If you are selling property that is subject to a judgment lien, it is very likely that you will have to pay the lien before the sale can be completed.

In many states, the lien attaches to the title of the property. This means that the buyer of the property assumes responsibility for paying the lien.

In other states, the lien follows the judgment debtor, and if the proceeds of the sale are insufficient to pay the lien, the lien is "extinguished" as to that property. The lien does, however, remain in effect as to any other property you may own in that county.

As a practical matter, if the buyer needs a mortgage to buy the property, the lender will not make the loan unless you pay all judgment liens prior to closing. If the total of all liens on the property (such as mortgage liens) exceeds the purchase price, you will have to pay the difference in order to sell the property.

Similarly, if you want to refinance the property, your lender will require that the lien be satisfied. The lender may be willing to include the balance of the lien in the amount refinanced if there is sufficient equity in the property.

Judgment Liens and Foreclosure

If another creditor, such as your mortgage lender, forecloses on your property, the judgment lien will be paid from the proceeds of the sale. If the proceeds are not enough to pay the judgment lien, the creditor is out of luck.

Forced Sales by Judgment Lien Creditors

A lien gives the creditor the right to force a sale of any real estate you may own. As a practical matter, it is rarely worth it for the creditor to do this.
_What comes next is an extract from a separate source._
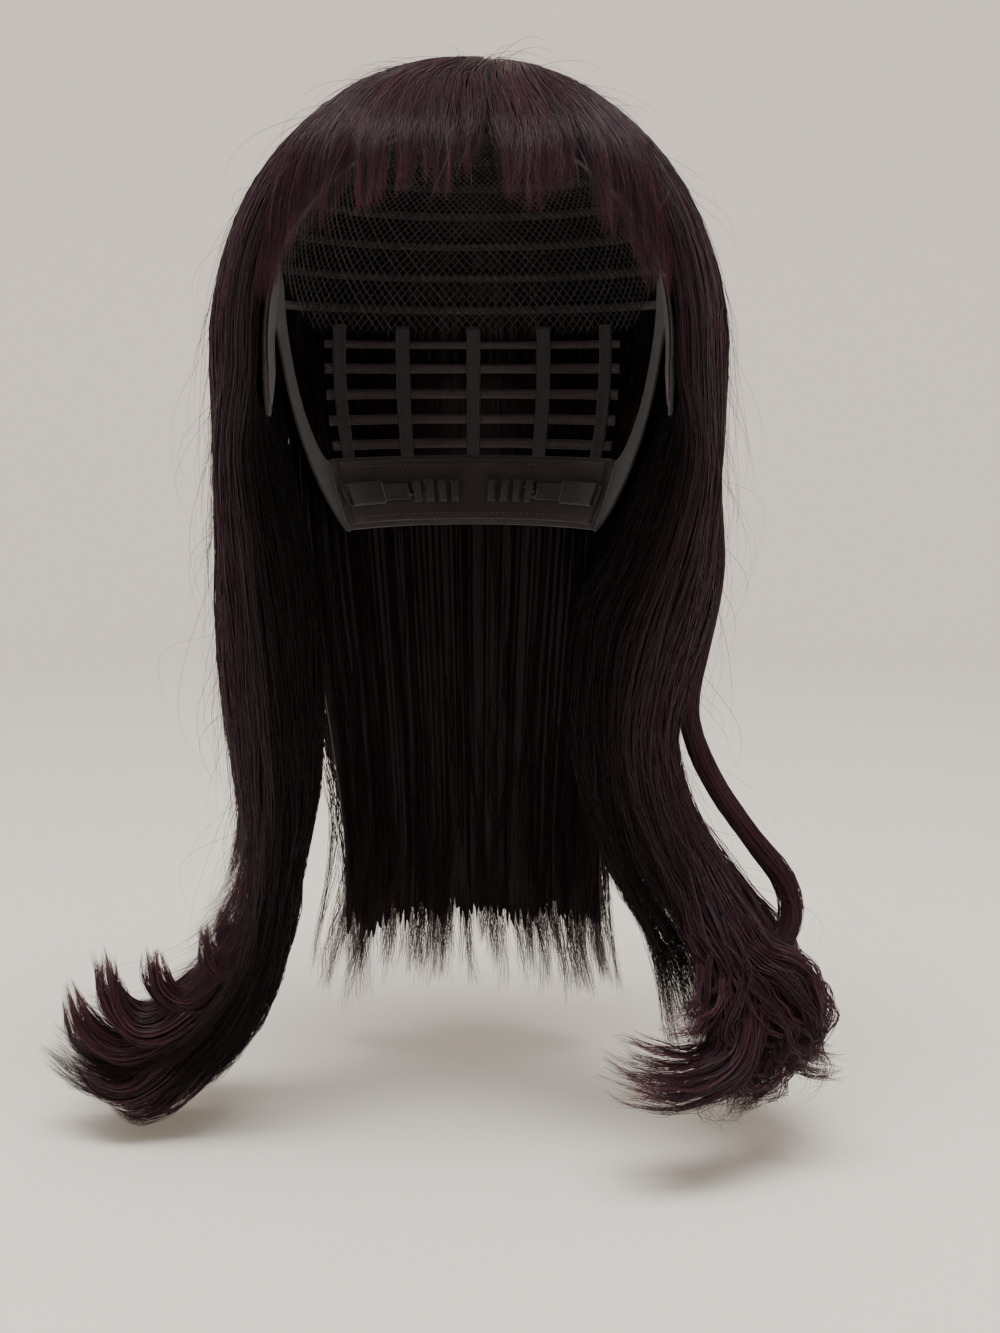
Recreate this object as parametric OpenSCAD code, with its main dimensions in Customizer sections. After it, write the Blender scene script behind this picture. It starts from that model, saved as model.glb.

When property is sold to pay a judgment lien, other liens on the property that existed before the judgment lien was filed must be paid first. Most homeowners have prior liens such as mortgages or home equity lines of credit.

Foreclosing on the property is very expensive for a judgment lien holder. In many states, the creditor must post a bond, and pay for a title search. If the amount owed is small, it is unlikely that the creditor will bother.

In addition, a certain amount of your equity in your home (that is, real property you use as a primary residence) cannot be taken by creditors. This is called your homestead exemption. The amount of your homestead exemption varies by state. For example, it can be as low as $5,000 or as high as $500,000. In some states, such as Florida, 100% of your equity in the home is protected from creditors.

Example 1. To illustrate how this works, assume that your house is worth $200,000, you have a mortgage of $150,000, and you live in Ohio. You have $50,000 in equity in the home. Ohio's homestead exemption is $132,900. Because the exemption is greater than the equity you have in the home, the judgment lien creditor cannot force a sale of the property.

Example 2. Assume the same facts, except that you don't have a mortgage or any other lien on the property. In this scenario the judgment creditor could get $68,000 of your equity. In this case, it may be worthwhile to the creditor to attempt to force a sale of your home.

Personal Property Liens

In some states, a creditor may obtain a lien on your personal property, such as shares of stock, automobiles, jewelry, equipment, or other valuables (the types of property that are subject to a lien vary by state). California and Florida are examples of states that allow a creditor to obtain a lien on personal property. Other states don't allow personal property liens.

How the Judgment Creditor Gets a Personal Property Lien

In order to obtain the lien, the judgment creditor must file certain paperwork with the state. The lien is recorded in a central registry, and the details are publicly available. Credit reporting agencies regularly review these registries, and will include the lien on your credit report.

The lien serves two purposes.

Allows the Creditor to Take Your Property

The lien gives the creditor the right to force the sale of your personal property to satisfy the judgment. This is true in every state.

Notifies Buyers of the Lien on the Property

The lien also serves as notice to potential buyers that your property has a lien on it. This notice that makes the lien a valuable tool for creditors. In some states, buyers of the property will be responsible for paying the lien. This makes it difficult for you to sell the property, thus providing an incentive to you to pay off the lien. However, some states, such as Florida, offer protections for innocent buyers by requiring the creditor to refund the purchase price to the buyer if it takes the property.

If you live in a state that permits liens on personal property, you should consult your state's laws to determine the particular rules applicable to your situation.